Que los narcos van a matar a cualquiera que circule por un barrio determinado si no aparece un cargamento de droga que les robaron, que en toda una zona de la ciudad los delincuentes imponen su ley y decretaron un “toque de queda” así que nada de salir de casa después de las 22, que lo mismo va a pasar en una localidad vecina.
El terror circula por Whatsapp y se corporiza en la vida cotidiana de los rosarinos. Las habitantes de los barrios supuestamente amenazados efectivamente vacían las calles cuando la luz del sol se apaga.
La ola expansiva va más allá. Alguien que tiene que cargar nafta pasa a la noche por una estación de servicio cercana a su casa decide seguir de largo: mejor hacerlo de día, por las dudas. Un grupo de mujeres que programa un desayuno de domingo en un bar frente al río, en zona norte, se pregunta si no se pondrán en riesgo frente a los rumores que sostiene que está dentro del área amenazada.
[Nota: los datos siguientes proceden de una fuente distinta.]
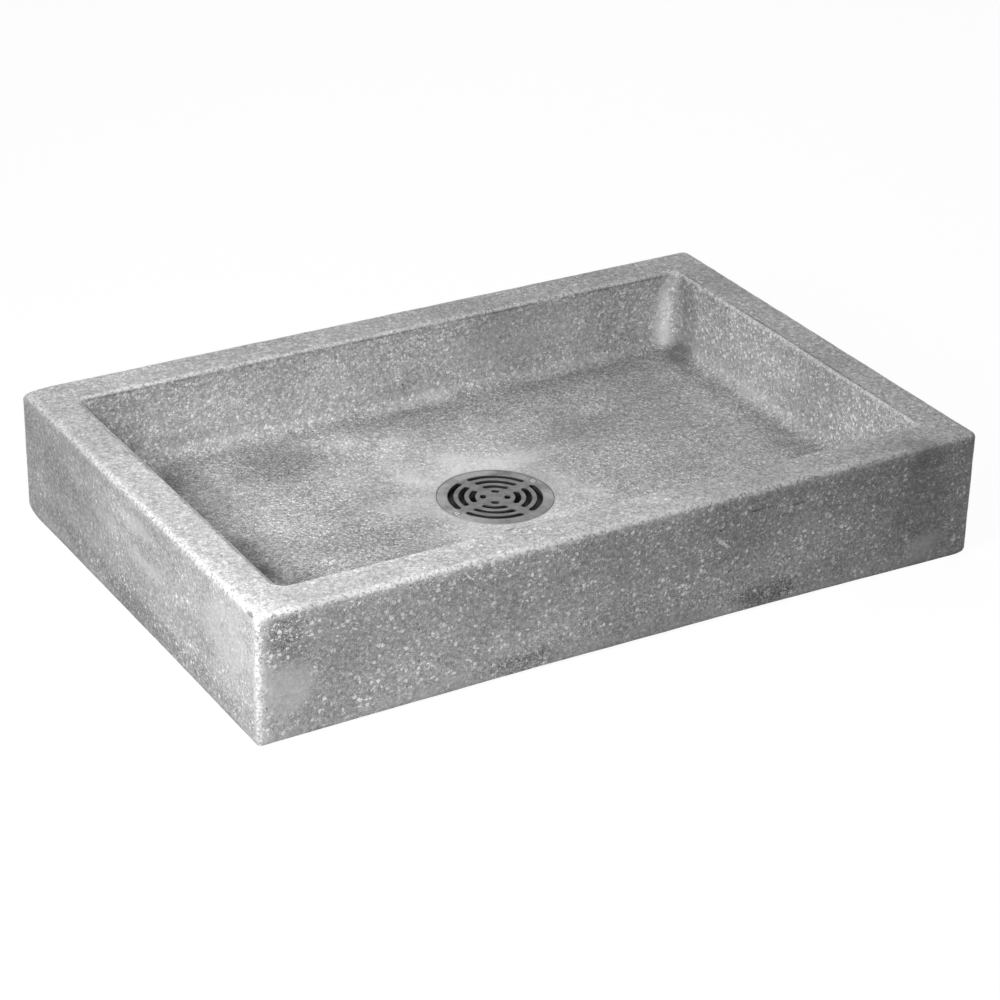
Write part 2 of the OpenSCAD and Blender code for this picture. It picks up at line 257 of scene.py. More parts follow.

El miedo no es zonzo. La operación de terrorismo urbano de la que Rosario es víctima tampoco. Los audios deliberadamente viralizados, los videos de crímenes que ocurrieron hace mucho pero que se presentan como actuales, los reclamos a los medios porque “ocultan” en lugar de difundir estos mensajes sin autores identificados ni bases ciertas, se montan sobre una realidad innegable: el fracaso del Estado en su tarea de proteger a los ciudadanos y combatir el delito, su ausencia en aquellos lugares donde efectivamente el narco impone su ley a sangre y fuego, la cultura de la violencia que nos atraviesa como sociedad a partir de su naturalización como forma para dirimir cualquier diferencia.
Para decirlo simple. Si ya mataron a 122 personas en lo que va del año, ¿por qué no creer que hubo otro doble crimen? No fue anoche, pero puede ser mañana. Si ya balearon estaciones de servicio, ¿por qué no temer cuando voy a cargar nafta? Si los narcos corren todo los días cualquier límite imaginable. Si ya mataron a chicos en la puerta de quioscos, a abuelas que jugaban con sus nietas en la plaza, a mujeres que esperaban sentadas en la parada de colectivos. Si balearon escuelas, supermercados, edificios del Estado. ¿Por qué no sentir tal desamparo como para creer verosímil cualquier tipo de amenaza?
Eso es lo verdaderamente siniestro: el contexto real sobre el que se montan los mensajes falsos. Que no es casual que se conviertan en una verdadera ola aterrorizante en plena campaña electoral. Con la palabra de la política y de las instituciones devaluadas por los eslóganes vacíos y las promesas incumplidas, el negocio es producir daño y miedo.
El miedo separa, resquebraja el tejido social. Nos aleja del otro al ponerlo en un lugar de sospecha. Es padre del odio. Cualquier noción de comunidad es inviable cuando se impone el terror. Porque desestabiliza.
Y, a la vez, no se puede tapar el sol con las manos. La realidad es angustiante. La crisis que atravesamos solo parece agravarse y no hay horizonte de salida a la vista. El clima que genera la ola de mensajes de esta semana, cuya usina aún es desconocida, solo ayuda a alejar las soluciones, pues alimenta un círculo vicioso en el que estamos inmersos desde hace tiempo: el de la fragmentación social.